─── Information given

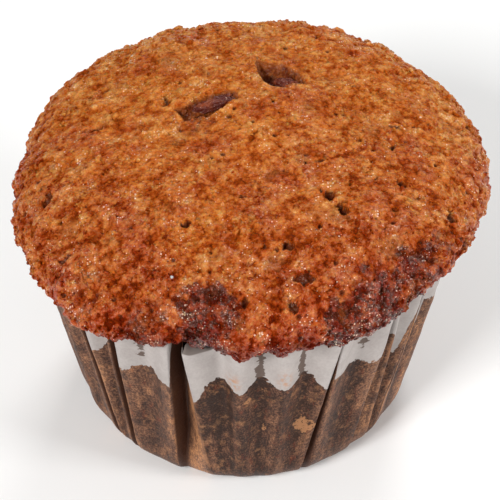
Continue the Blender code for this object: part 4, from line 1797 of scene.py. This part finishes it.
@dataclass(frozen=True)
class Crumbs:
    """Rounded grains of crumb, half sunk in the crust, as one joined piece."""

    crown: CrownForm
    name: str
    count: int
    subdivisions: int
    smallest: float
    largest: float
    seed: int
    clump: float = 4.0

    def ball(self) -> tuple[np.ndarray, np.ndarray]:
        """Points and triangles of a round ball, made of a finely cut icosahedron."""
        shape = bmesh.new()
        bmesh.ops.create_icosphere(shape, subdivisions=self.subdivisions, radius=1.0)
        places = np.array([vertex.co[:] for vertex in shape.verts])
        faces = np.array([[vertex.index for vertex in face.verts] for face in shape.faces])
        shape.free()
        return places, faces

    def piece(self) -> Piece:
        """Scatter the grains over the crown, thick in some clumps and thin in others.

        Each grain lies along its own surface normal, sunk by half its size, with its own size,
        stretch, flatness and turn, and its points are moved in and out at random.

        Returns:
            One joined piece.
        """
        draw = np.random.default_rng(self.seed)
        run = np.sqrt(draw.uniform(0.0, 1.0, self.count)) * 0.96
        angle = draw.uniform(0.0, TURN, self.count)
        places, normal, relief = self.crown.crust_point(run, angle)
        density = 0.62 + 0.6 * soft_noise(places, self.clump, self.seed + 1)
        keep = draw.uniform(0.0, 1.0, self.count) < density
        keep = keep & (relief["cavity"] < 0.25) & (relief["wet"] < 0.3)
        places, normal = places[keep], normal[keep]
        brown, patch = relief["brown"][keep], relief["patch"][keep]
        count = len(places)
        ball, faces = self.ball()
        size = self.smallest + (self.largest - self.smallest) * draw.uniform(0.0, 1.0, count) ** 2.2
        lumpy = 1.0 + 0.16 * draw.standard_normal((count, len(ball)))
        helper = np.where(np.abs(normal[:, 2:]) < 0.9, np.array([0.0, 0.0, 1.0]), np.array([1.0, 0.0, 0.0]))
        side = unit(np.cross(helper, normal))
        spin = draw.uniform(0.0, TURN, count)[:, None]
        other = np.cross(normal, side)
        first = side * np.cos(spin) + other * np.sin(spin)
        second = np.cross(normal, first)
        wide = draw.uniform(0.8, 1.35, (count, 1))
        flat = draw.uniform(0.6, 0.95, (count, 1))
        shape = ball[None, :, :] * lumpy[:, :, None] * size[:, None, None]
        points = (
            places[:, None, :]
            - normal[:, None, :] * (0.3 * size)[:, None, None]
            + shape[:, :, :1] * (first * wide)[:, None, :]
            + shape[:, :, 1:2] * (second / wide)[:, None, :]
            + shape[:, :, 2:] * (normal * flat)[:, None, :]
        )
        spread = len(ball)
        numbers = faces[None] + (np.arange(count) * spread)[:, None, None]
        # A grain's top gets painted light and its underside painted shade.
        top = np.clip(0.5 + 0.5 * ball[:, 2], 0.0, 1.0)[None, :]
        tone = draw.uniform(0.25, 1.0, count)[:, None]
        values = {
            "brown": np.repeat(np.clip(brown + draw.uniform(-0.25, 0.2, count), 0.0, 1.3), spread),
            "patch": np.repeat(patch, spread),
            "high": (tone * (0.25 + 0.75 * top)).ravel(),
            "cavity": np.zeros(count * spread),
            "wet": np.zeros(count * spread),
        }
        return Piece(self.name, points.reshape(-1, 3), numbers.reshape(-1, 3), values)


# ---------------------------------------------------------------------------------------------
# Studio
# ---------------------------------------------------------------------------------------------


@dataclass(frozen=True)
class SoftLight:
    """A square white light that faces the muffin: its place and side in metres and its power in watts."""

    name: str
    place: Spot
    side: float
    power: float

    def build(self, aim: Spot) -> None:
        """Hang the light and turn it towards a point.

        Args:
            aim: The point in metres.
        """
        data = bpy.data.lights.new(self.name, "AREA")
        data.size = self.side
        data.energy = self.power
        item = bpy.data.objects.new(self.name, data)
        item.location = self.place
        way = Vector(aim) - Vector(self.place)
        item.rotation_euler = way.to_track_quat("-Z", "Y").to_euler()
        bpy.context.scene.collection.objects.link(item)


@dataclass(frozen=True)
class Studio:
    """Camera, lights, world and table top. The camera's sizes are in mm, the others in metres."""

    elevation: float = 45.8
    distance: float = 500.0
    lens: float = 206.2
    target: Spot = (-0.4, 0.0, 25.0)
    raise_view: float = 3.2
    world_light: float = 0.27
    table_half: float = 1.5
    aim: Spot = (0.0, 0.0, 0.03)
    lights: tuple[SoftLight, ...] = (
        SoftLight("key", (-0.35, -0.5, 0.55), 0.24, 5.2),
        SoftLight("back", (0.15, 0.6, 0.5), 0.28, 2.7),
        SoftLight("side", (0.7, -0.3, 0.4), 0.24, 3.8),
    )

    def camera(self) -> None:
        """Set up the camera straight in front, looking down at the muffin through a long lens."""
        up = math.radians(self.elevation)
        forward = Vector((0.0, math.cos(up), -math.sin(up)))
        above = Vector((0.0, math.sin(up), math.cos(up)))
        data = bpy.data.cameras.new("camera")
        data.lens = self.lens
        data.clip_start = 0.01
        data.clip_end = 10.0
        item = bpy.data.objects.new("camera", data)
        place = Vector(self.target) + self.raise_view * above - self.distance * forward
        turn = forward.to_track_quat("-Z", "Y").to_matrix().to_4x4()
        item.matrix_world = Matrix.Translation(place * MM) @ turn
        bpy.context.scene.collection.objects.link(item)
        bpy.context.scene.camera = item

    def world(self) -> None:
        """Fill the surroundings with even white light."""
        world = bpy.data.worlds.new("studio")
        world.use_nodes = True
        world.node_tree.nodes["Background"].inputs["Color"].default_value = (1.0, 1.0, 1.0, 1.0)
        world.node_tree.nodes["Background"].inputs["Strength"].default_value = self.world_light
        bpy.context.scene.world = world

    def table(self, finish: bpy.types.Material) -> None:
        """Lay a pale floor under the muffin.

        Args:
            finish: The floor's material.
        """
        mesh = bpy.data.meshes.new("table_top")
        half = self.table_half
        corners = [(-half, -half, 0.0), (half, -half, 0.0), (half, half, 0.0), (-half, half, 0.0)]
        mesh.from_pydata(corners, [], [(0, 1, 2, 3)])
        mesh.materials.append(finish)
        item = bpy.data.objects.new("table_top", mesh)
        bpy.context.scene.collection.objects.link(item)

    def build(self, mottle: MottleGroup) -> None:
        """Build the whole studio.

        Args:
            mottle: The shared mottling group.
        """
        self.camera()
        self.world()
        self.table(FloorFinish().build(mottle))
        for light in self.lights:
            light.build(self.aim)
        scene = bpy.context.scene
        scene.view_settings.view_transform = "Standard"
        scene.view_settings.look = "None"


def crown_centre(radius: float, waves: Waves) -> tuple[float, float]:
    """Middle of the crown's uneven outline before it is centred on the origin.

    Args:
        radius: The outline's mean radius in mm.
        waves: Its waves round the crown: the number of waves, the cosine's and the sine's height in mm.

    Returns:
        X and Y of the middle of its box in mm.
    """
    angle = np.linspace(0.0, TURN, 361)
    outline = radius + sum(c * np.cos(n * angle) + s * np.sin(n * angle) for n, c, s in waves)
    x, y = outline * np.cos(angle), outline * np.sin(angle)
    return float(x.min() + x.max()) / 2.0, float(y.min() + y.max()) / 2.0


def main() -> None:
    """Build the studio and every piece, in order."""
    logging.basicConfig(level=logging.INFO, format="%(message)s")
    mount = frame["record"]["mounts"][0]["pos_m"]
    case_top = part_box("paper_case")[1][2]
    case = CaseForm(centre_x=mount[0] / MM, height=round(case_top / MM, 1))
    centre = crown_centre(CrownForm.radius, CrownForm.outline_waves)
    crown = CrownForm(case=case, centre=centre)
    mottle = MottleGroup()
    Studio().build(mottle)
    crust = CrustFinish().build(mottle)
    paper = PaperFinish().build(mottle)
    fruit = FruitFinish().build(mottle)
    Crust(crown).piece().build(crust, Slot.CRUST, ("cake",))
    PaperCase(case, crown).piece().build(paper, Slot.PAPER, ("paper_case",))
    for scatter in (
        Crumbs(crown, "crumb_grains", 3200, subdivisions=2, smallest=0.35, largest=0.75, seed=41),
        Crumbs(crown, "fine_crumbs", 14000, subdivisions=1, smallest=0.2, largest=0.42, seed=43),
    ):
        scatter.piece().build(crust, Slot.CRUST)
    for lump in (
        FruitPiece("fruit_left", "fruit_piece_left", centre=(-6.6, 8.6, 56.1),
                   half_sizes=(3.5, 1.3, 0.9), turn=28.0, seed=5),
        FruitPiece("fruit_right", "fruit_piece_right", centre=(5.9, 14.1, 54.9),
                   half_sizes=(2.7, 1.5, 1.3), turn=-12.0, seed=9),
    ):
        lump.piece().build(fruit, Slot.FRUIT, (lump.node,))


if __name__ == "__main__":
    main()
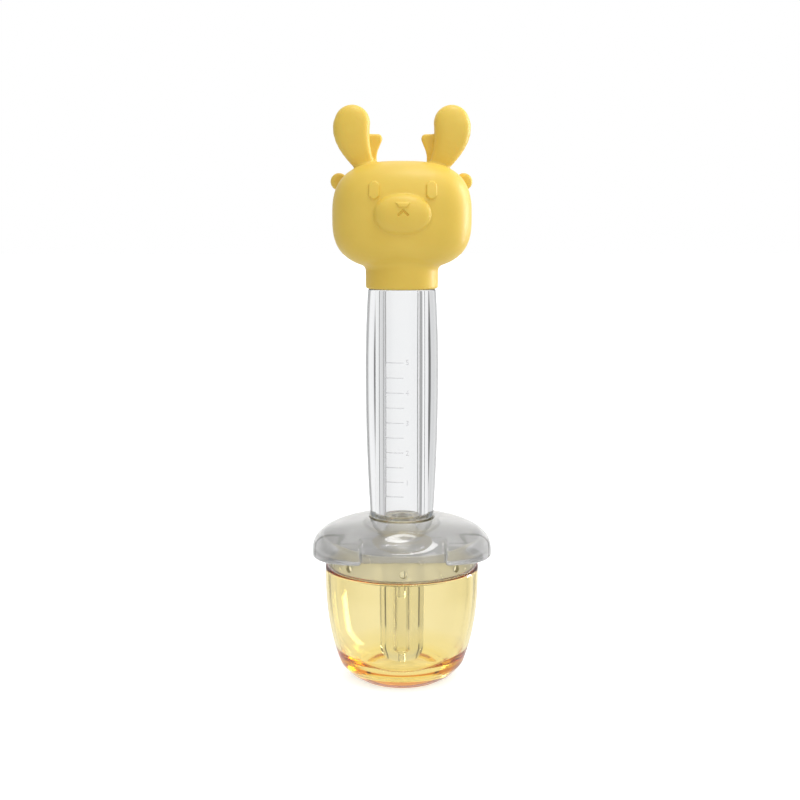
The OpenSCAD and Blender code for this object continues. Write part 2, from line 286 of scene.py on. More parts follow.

──────

▶ _What this task involves_: Please reproduce exactly the lines above, beginning with the first and ending with the line that contains "stretch, flatness and", and include nothing outside that range.

▶ _Exercise solution_:
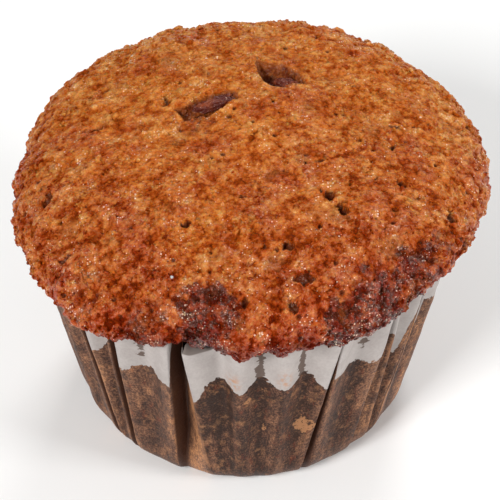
Continue the Blender code for this object: part 4, from line 1797 of scene.py. This part finishes it.
@dataclass(frozen=True)
class Crumbs:
    """Rounded grains of crumb, half sunk in the crust, as one joined piece."""

    crown: CrownForm
    name: str
    count: int
    subdivisions: int
    smallest: float
    largest: float
    seed: int
    clump: float = 4.0

    def ball(self) -> tuple[np.ndarray, np.ndarray]:
        """Points and triangles of a round ball, made of a finely cut icosahedron."""
        shape = bmesh.new()
        bmesh.ops.create_icosphere(shape, subdivisions=self.subdivisions, radius=1.0)
        places = np.array([vertex.co[:] for vertex in shape.verts])
        faces = np.array([[vertex.index for vertex in face.verts] for face in shape.faces])
        shape.free()
        return places, faces

    def piece(self) -> Piece:
        """Scatter the grains over the crown, thick in some clumps and thin in others.

        Each grain lies along its own surface normal, sunk by half its size, with its own size,
        stretch, flatness and turn, and its points are moved in and out at random.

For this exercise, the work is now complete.